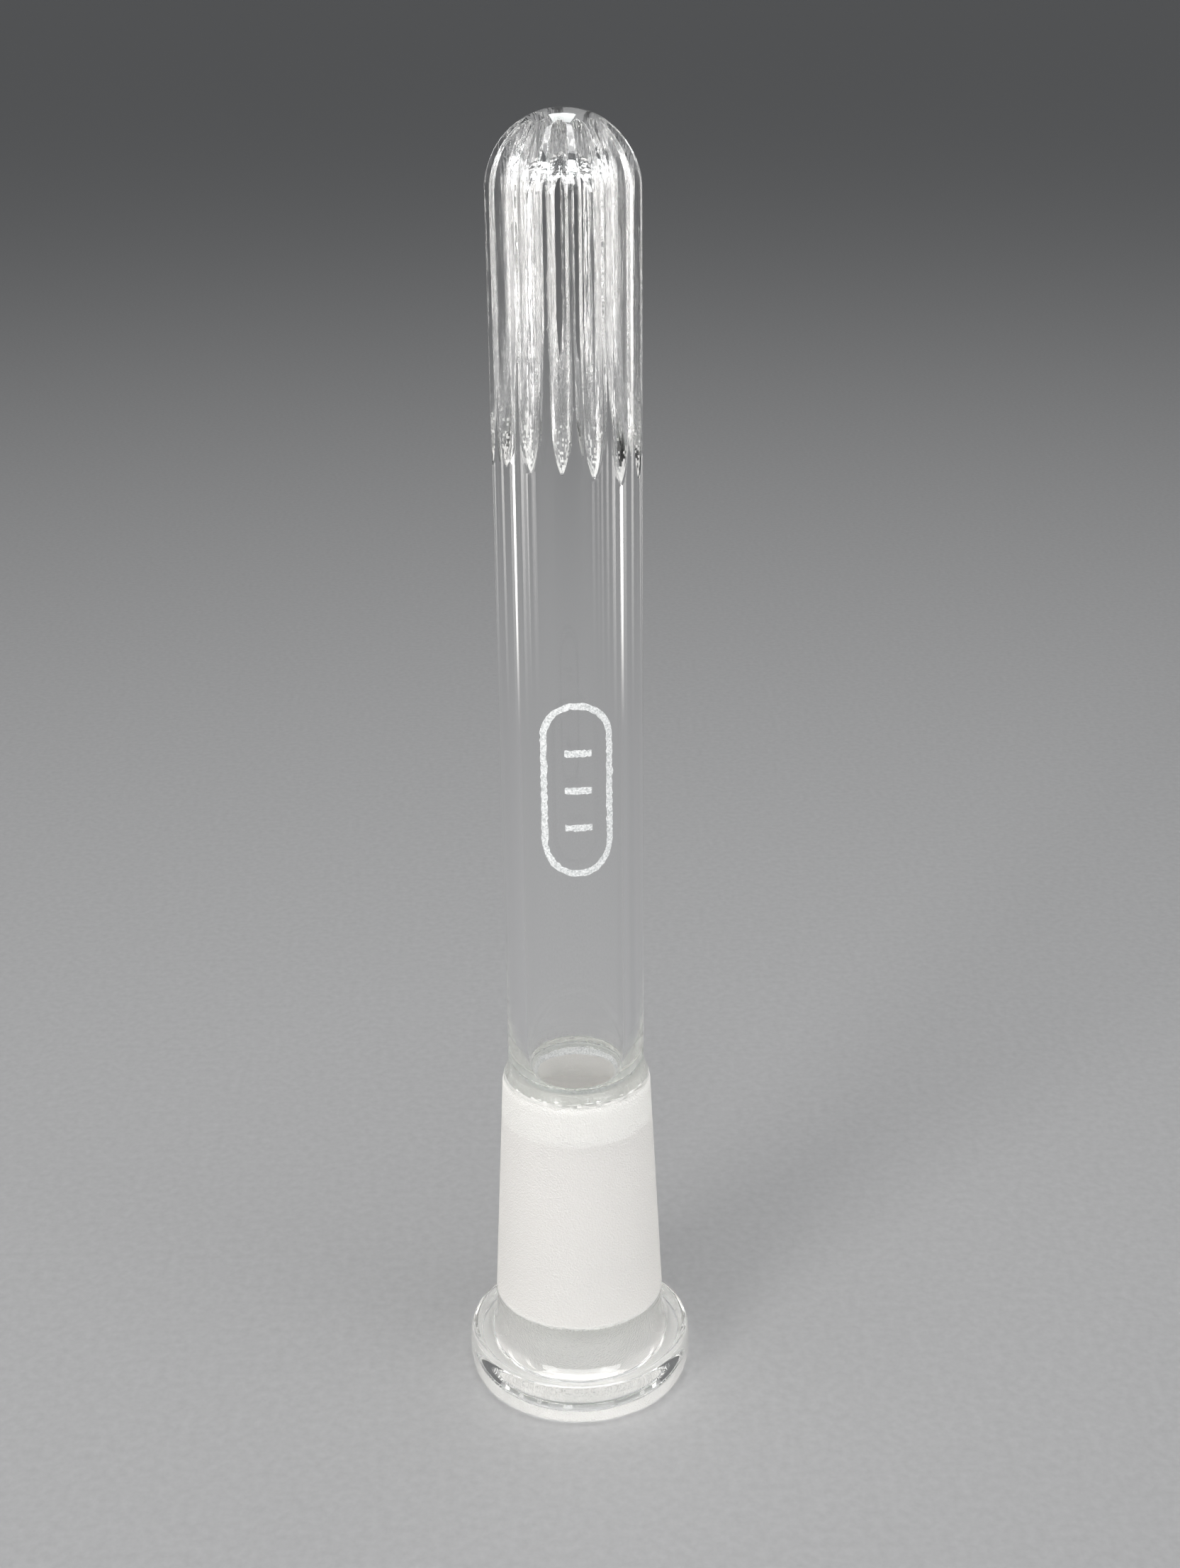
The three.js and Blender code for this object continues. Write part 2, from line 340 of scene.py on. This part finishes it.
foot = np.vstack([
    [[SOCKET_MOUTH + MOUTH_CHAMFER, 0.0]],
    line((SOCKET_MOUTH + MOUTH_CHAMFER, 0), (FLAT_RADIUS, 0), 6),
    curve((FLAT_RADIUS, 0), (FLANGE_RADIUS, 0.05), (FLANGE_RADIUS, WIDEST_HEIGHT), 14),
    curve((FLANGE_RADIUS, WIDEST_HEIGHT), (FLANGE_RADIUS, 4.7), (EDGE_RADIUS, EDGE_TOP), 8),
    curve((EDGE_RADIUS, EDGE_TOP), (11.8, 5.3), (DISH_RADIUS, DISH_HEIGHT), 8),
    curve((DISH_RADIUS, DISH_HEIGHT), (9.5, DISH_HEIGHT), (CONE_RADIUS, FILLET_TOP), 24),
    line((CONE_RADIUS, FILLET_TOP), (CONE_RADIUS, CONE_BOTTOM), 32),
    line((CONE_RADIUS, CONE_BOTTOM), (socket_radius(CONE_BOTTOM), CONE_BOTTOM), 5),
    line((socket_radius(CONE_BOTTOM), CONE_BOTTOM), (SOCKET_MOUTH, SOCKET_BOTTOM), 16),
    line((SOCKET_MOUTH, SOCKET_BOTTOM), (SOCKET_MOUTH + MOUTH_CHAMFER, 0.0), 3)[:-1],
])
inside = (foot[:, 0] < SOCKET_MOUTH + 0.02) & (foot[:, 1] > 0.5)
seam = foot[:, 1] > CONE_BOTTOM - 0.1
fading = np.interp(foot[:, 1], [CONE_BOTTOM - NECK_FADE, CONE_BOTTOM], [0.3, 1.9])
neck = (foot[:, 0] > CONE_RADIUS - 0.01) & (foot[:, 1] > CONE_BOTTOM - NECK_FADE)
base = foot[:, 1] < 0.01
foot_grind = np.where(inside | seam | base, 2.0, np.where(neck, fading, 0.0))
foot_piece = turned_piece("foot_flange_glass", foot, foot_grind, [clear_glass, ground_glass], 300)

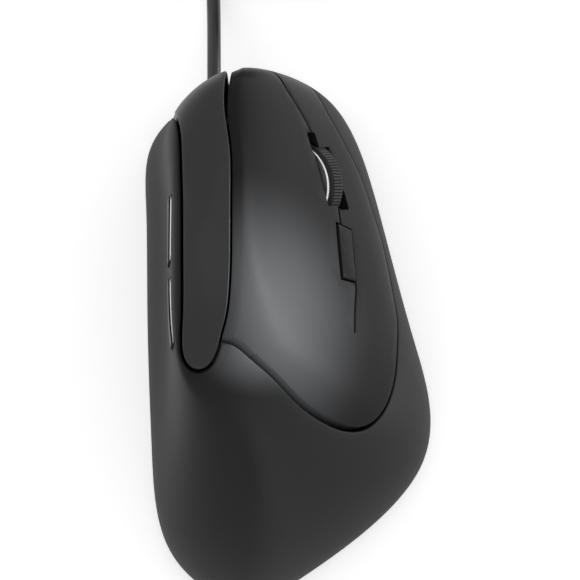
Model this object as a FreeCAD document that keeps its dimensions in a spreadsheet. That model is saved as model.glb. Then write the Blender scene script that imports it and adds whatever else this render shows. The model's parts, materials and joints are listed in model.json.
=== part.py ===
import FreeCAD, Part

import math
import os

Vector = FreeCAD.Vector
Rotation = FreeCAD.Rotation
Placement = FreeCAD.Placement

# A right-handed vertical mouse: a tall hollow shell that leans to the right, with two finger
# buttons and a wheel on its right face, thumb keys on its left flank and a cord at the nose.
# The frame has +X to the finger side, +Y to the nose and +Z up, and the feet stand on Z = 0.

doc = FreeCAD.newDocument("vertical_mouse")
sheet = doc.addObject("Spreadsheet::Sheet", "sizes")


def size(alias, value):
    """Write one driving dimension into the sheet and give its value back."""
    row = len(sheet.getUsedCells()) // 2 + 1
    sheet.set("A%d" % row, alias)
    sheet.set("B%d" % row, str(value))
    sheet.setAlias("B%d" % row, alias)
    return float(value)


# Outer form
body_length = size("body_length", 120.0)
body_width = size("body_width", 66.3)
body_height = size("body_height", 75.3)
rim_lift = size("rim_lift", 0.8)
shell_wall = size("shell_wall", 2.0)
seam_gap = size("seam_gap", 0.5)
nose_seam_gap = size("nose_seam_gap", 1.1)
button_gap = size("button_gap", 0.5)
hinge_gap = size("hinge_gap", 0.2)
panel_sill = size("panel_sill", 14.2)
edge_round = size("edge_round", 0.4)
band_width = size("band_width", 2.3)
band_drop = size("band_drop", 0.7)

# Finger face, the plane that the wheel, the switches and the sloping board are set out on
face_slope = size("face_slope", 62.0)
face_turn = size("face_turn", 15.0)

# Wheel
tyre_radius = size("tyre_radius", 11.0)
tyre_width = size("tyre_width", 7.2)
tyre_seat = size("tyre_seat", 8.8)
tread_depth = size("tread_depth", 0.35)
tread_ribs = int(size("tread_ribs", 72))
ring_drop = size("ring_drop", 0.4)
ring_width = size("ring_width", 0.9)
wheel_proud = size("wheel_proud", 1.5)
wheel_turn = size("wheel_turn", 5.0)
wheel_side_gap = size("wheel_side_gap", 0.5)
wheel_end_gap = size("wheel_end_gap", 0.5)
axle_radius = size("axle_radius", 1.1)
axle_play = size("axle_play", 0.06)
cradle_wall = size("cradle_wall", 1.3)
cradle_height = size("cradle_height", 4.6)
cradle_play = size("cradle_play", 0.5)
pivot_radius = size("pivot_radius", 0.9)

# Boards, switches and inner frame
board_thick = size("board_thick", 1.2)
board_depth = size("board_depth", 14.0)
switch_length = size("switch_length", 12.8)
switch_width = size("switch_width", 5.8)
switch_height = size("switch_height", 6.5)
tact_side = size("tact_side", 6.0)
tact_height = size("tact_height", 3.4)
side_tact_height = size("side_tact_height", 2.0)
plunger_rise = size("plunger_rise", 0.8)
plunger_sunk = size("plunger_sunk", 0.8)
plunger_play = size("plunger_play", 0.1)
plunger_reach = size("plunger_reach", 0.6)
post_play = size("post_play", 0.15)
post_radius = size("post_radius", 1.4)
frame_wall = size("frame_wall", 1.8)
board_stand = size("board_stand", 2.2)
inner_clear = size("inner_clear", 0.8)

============

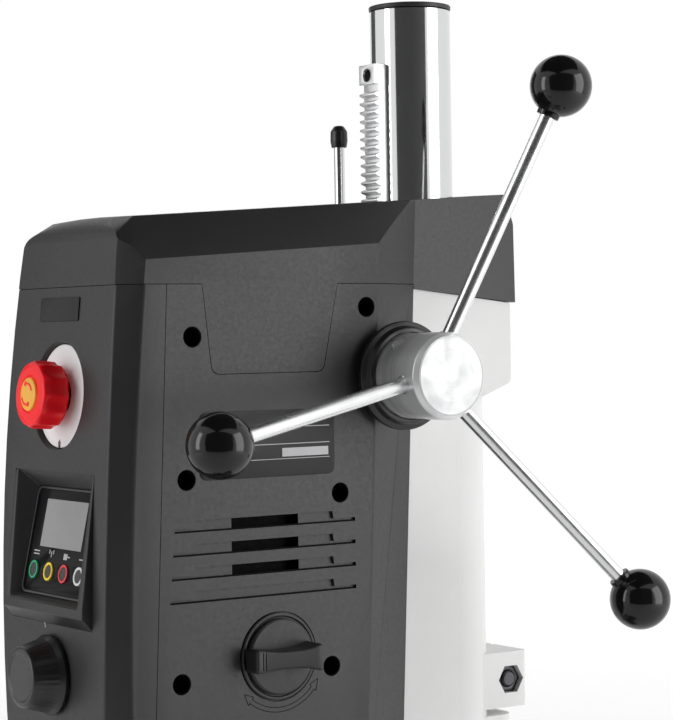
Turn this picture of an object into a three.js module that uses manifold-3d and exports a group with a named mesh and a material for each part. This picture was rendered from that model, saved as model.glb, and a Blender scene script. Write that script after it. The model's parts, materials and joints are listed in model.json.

============

## [Given instruction]
Repeat word for word the lines from the line with "The three.js and" to the line with "Placement = FreeCAD.Placement", both lines included.

## [Response]
The three.js and Blender code for this object continues. Write part 2, from line 340 of scene.py on. This part finishes it.
foot = np.vstack([
    [[SOCKET_MOUTH + MOUTH_CHAMFER, 0.0]],
    line((SOCKET_MOUTH + MOUTH_CHAMFER, 0), (FLAT_RADIUS, 0), 6),
    curve((FLAT_RADIUS, 0), (FLANGE_RADIUS, 0.05), (FLANGE_RADIUS, WIDEST_HEIGHT), 14),
    curve((FLANGE_RADIUS, WIDEST_HEIGHT), (FLANGE_RADIUS, 4.7), (EDGE_RADIUS, EDGE_TOP), 8),
    curve((EDGE_RADIUS, EDGE_TOP), (11.8, 5.3), (DISH_RADIUS, DISH_HEIGHT), 8),
    curve((DISH_RADIUS, DISH_HEIGHT), (9.5, DISH_HEIGHT), (CONE_RADIUS, FILLET_TOP), 24),
    line((CONE_RADIUS, FILLET_TOP), (CONE_RADIUS, CONE_BOTTOM), 32),
    line((CONE_RADIUS, CONE_BOTTOM), (socket_radius(CONE_BOTTOM), CONE_BOTTOM), 5),
    line((socket_radius(CONE_BOTTOM), CONE_BOTTOM), (SOCKET_MOUTH, SOCKET_BOTTOM), 16),
    line((SOCKET_MOUTH, SOCKET_BOTTOM), (SOCKET_MOUTH + MOUTH_CHAMFER, 0.0), 3)[:-1],
])
inside = (foot[:, 0] < SOCKET_MOUTH + 0.02) & (foot[:, 1] > 0.5)
seam = foot[:, 1] > CONE_BOTTOM - 0.1
fading = np.interp(foot[:, 1], [CONE_BOTTOM - NECK_FADE, CONE_BOTTOM], [0.3, 1.9])
neck = (foot[:, 0] > CONE_RADIUS - 0.01) & (foot[:, 1] > CONE_BOTTOM - NECK_FADE)
base = foot[:, 1] < 0.01
foot_grind = np.where(inside | seam | base, 2.0, np.where(neck, fading, 0.0))
foot_piece = turned_piece("foot_flange_glass", foot, foot_grind, [clear_glass, ground_glass], 300)

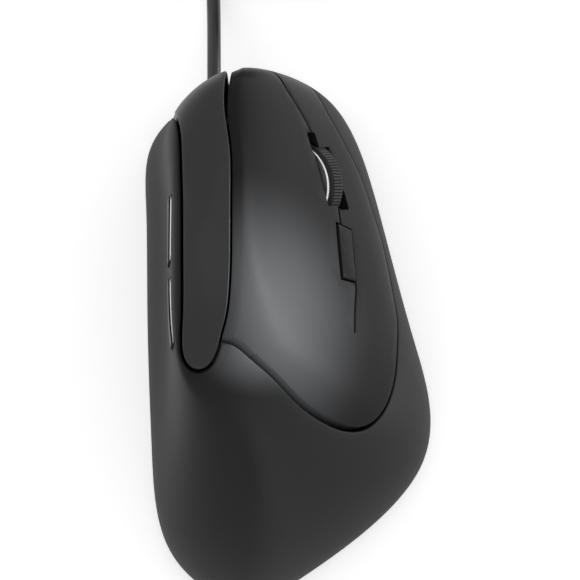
Model this object as a FreeCAD document that keeps its dimensions in a spreadsheet. That model is saved as model.glb. Then write the Blender scene script that imports it and adds whatever else this render shows. The model's parts, materials and joints are listed in model.json.
=== part.py ===
import FreeCAD, Part

import math
import os

Vector = FreeCAD.Vector
Rotation = FreeCAD.Rotation
Placement = FreeCAD.Placement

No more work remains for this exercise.